RECORDED DATA:

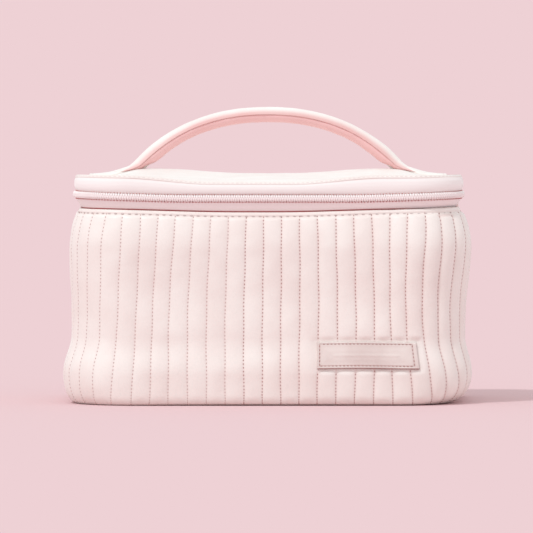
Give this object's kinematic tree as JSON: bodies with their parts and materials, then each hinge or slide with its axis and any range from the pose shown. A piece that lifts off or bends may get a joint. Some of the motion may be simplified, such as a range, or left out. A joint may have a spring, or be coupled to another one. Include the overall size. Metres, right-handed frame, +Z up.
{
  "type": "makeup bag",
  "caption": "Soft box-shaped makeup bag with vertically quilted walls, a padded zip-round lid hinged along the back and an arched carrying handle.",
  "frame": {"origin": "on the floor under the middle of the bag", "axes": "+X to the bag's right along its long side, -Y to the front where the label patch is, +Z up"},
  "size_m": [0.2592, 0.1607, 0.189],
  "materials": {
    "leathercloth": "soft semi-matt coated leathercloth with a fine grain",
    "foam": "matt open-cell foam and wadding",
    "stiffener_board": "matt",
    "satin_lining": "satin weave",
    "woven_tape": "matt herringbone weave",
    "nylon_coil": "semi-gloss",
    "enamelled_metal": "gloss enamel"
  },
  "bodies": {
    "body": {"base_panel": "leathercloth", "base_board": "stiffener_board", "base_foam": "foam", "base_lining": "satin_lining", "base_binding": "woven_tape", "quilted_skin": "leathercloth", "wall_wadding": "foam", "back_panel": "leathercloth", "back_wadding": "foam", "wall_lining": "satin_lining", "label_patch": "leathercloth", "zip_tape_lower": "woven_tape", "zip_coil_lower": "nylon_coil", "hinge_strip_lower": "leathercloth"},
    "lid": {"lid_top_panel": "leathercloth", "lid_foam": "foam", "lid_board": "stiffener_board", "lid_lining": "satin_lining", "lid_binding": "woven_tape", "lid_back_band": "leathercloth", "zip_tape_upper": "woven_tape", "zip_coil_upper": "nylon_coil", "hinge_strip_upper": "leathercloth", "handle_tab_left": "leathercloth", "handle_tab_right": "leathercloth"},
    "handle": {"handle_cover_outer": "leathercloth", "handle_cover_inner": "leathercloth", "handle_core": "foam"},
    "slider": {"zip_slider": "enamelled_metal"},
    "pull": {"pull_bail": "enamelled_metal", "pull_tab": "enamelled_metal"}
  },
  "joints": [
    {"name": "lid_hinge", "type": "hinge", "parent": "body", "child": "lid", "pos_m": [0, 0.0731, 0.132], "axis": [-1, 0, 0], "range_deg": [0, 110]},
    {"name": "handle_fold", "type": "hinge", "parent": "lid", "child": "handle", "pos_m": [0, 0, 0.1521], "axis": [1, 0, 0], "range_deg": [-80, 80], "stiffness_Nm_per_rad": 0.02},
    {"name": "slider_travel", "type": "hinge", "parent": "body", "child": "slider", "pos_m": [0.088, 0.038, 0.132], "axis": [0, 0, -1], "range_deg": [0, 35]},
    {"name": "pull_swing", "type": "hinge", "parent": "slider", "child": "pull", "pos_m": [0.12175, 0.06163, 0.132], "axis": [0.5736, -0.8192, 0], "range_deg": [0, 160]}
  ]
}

INSTRUCTION: Copy all lines from the material that hold "frame".

RESULT:
Give this object's kinematic tree as JSON: bodies with their parts and materials, then each hinge or slide with its axis and any range from the pose shown. A piece that lifts off or bends may get a joint. Some of the motion may be simplified, such as a range, or left out. A joint may have a spring, or be coupled to another one. Include the overall size. Metres, right-handed frame, +Z up.
  "frame": {"origin": "on the floor under the middle of the bag", "axes": "+X to the bag's right along its long side, -Y to the front where the label patch is, +Z up"},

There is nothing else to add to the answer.